→ **PROBLEM REQUIREMENTS**: Give the data again exactly, from its opening line through the line in which "sprocket_teeth = 23" appears.

→ **SUPPLIED INFORMATION**:
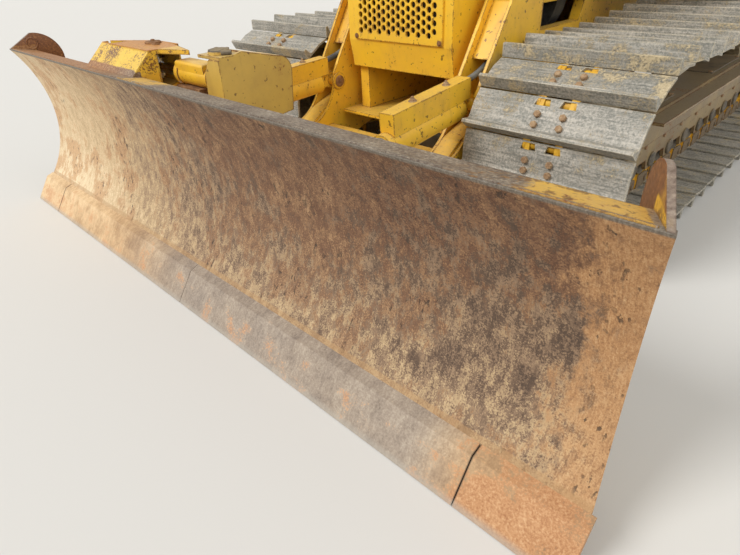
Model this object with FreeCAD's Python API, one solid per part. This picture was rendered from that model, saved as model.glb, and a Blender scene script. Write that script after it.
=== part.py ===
# Crawler dozer with wide low-pressure tracks and a power-angle-tilt blade on an inside C-frame.
# Millimetres, +Z up, ground at z = 0. The blade faces -Y, and +X is the machine's left side.
# All y values below are measured back from the cutting edge. The finished shapes are moved
# forward by half the length, so that the origin is under the middle of the machine.
import FreeCAD, Part
import math
import os
from FreeCAD import Vector as V

os.makedirs("parts", exist_ok=True)

# Overall
overall_length = 5600.0      # cutting edge to the end of the drawbar
overall_height = 3130.0      # ground to the top of the cab roof
fit = 0.05                   # radial clearance of a pin that turns in its bore
seat_gap = 0.3               # clearance of a piece that is seated but not welded

# Tracks
track_mid_x = 1113.0         # half the track gauge
shoe_width = 860.0
shoe_count = 43
grouser_height = 55.0
grouser_width = 24.0
shoe_thickness = 15.0
link_height = 95.0           # height of the chain rails inside the shoes
rail_inner = 62.0            # chain rail, from the middle of the track
rail_outer = 108.0
idler_y = 1873.0
idler_tip_radius = 528.0     # grouser tips where the track runs round the idler
sprocket_y = 4975.0
sprocket_tip_radius = 560.0
carrier_y = (3290.0, 4150.0) # top rollers
top_sag = (42.0, 10.0, 6.0)  # sag of the top run: idler to roller, roller to roller, to sprocket
roller_count = 8
roller_radius = 105.0
roller_first_y = 2340.0
roller_pitch = 305.0
carrier_radius = 85.0
sprocket_teeth = 23

# Blade
blade_half = 2038.0          # half width of the moldboard at its top corners
end_taper = 0.25             # how far the moldboard narrows at each end for each mm towards the rear
plate_taper = 0.5            # the same for the end plates behind it
end_bit_half = blade_half + 17.0
end_bit_inner = end_bit_half - 370.0    # joint between cutting edge and end bit
blade_top_y = 157.0
blade_top_z = 1004.0
blade_deep_y = 287.0         # deepest place of the curved face
blade_deep_z = 600.0
edge_seat_z = 160.0          # top of the flat that the cutting edge is bolted to
edge_slope = 0.703           # how far the edge leans back for each mm of height
edge_thickness = 28.0
edge_clear = 3.0             # blade clear of the ground
skin = 20.0                  # moldboard plate
flange_back_y = 290.0
flange_back_z = 985.0
end_plate_top = (285.0, 1088.0)

# Joints of the front end
trunnion_y, trunnion_z = 3700.0, 560.0      # C-frame hinge
trunnion_radius = 60.0
pivot_y = 560.0                              # blade angle hinge, vertical
pivot_radius = 60.0
tilt_z = 380.0                               # blade tilt hinge, lengthwise
tilt_radius = 45.0
lift_top = V(556.0, 2420.0, 1980.0)          # lift cylinder on the radiator guard
lift_foot = V(556.0, 2120.0, 760.0)          # lift cylinder in the C-frame
angle_base = V(556.0, 1610.0, 726.0)         # angle cylinder in the C-frame tower
angle_eye = V(620.0, 525.0, 652.0)           # angle cylinder at the blade carrier
tilt_base = V(0.0, 485.0, 985.0)             # tilt cylinder in the carrier's tower
tilt_eye = V(-640.0, 485.0, 985.0)           # tilt cylinder at the blade

# C-frame
tower_inner = (473.0, 493.0)                 # the two plates of a tower, in x
tower_outer = (619.0, 639.0)
tower_front_y = 1592.0                       # front edge of a tower at tower_front_z
tower_front_z = 800.0
tower_lean = 0.637
tower_top_z = 1300.0
tower_back_y = 2180.0
web_recess = 53.0
web_bottom_z = 935.0
arm_x = (500.0, 612.0)
arm_z = (470.0, 690.0)
nose_z = (300.0, 460.0)

# Machine body
guard_half = 400.0
guard_front_y = 1669.0
guard_back_y = 2500.0
guard_bottom_z = 980.0
apron_y, apron_z = 1699.0, 818.0
guard_top_z = 2040.0
sheet = 12.0
grille_half = guard_half - 61.0
grille_z = (989.0, 1960.0)
grille_thickness = 12.0
grille_hole_radius = 16.0
grille_hole_pitch = 43.5         # from hole to hole; the columns are staggered by half of it
grille_border = 40.0             # plain strip at the sides of the grille
grille_columns = 1 + int((2 * (grille_half - grille_border - grille_hole_radius)) / (grille_hole_pitch * 0.866))
grille_rows = 21
rail_x = (guard_half - 90.0, guard_half - 14.0)
rail_z = (550.0, 960.0)
bearer_top = 718.0             # cross members that carry the engine
belly_half = 440.0
belly_z = (530.0, 548.0)
hood_back_y = 3300.0
hood_rise = 60.0
door_y = (2520.0, 3240.0)
door_z = (1120.0, 1960.0)

# Cab
cab_half = 760.0
cab_y = (3310.0, 4800.0)
cab_floor_z = 1330.0
roof_thickness = 145.0
cab_wall_top_z = overall_height - roof_thickness
cab_wall = 60.0
cab_door_y = (3450.0, 4230.0)
cab_door_top_z = cab_wall_top_z - 105.0
cab_door_thickness = 45.0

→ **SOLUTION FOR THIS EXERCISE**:
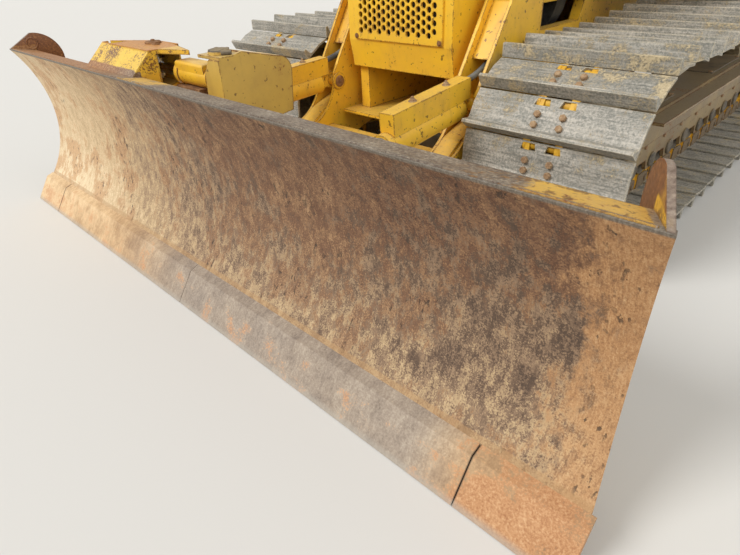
Model this object with FreeCAD's Python API, one solid per part. This picture was rendered from that model, saved as model.glb, and a Blender scene script. Write that script after it.
=== part.py ===
# Crawler dozer with wide low-pressure tracks and a power-angle-tilt blade on an inside C-frame.
# Millimetres, +Z up, ground at z = 0. The blade faces -Y, and +X is the machine's left side.
# All y values below are measured back from the cutting edge. The finished shapes are moved
# forward by half the length, so that the origin is under the middle of the machine.
import FreeCAD, Part
import math
import os
from FreeCAD import Vector as V

os.makedirs("parts", exist_ok=True)

# Overall
overall_length = 5600.0      # cutting edge to the end of the drawbar
overall_height = 3130.0      # ground to the top of the cab roof
fit = 0.05                   # radial clearance of a pin that turns in its bore
seat_gap = 0.3               # clearance of a piece that is seated but not welded

# Tracks
track_mid_x = 1113.0         # half the track gauge
shoe_width = 860.0
shoe_count = 43
grouser_height = 55.0
grouser_width = 24.0
shoe_thickness = 15.0
link_height = 95.0           # height of the chain rails inside the shoes
rail_inner = 62.0            # chain rail, from the middle of the track
rail_outer = 108.0
idler_y = 1873.0
idler_tip_radius = 528.0     # grouser tips where the track runs round the idler
sprocket_y = 4975.0
sprocket_tip_radius = 560.0
carrier_y = (3290.0, 4150.0) # top rollers
top_sag = (42.0, 10.0, 6.0)  # sag of the top run: idler to roller, roller to roller, to sprocket
roller_count = 8
roller_radius = 105.0
roller_first_y = 2340.0
roller_pitch = 305.0
carrier_radius = 85.0
sprocket_teeth = 23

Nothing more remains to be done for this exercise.